What we think about is the cost of that action to us. In fact, we tend to be all over that. We can easily and quite extensively tell people how bad it was, how much it hurt, how unfair it was, and how uncalled for the actions were. We can recite all of that with great ease.
What we don’t think about is the cost to our enemy in doing what they did to us. Of course we don’t. We probably don’t have a whole lot of interest in going over that because we’d prefer to lick our wounds in light of the abuses that were perpetrated upon us. The abuses levied against us get all of our attention and the majority of our emotional airtime. It’s not that we shouldn’t deal with those things, but they become our entire focus.
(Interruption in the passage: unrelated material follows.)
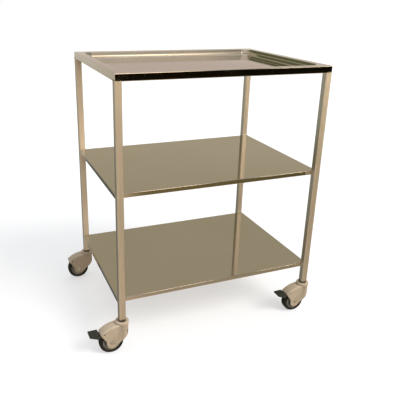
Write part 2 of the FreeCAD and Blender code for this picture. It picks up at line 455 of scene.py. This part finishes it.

Yet, perpetrating these things upon us comes with a cost to the person doing those things to us. In fact, it’s likely that the cost to our enemies for whatever it is they’ve done to us is greater than the cost of those actions upon us. We don’t see the cost to our enemies because we’re the ones in pain. We assume that the level of pain we’re experiencing reflects the cost, and it’s likely that our enemy is not in pain. In fact, they might be downright happy and somewhat elated about what they’ve done to us.
However, there are consequences for how we live our lives; deep, profound and devastating consequences. Many times those consequences aren’t reflected in the pain someone is experiencing and they’re not necessarily reflected in whatever the outcome of the moment is. Most consequences are much deeper, something like a slow acidic burn that gradually eats away at the edges of our souls; killing us in small degrees so that we die a slow, unrecognized death. There’s a conscience ignored that will eventually have its day. There’s the reality that nothing that’s ever done in isolation and that when we sow pain, or betrayal, or abandonment, or any other destructive thing it will affect everything else around us. Then there’s the reality of time and circumstance that simply means that what we visit upon others will eventually be visited upon us. And finally, there’s the numbing action that occurs when we act in hateful and deceitful ways; a numbing that robs the robber of the essence of their humanity, therefore robbing them of the whole of life.
There are terrible consequences that are tantamount to the destruction of the offender’s life. In harming us they are in turn harming themselves in ways that they cannot imagine; ways that they would likely repent of if they could only see it. And so, we need to attend to our own pain, but in understanding the loss to our enemy we can find a place to love them.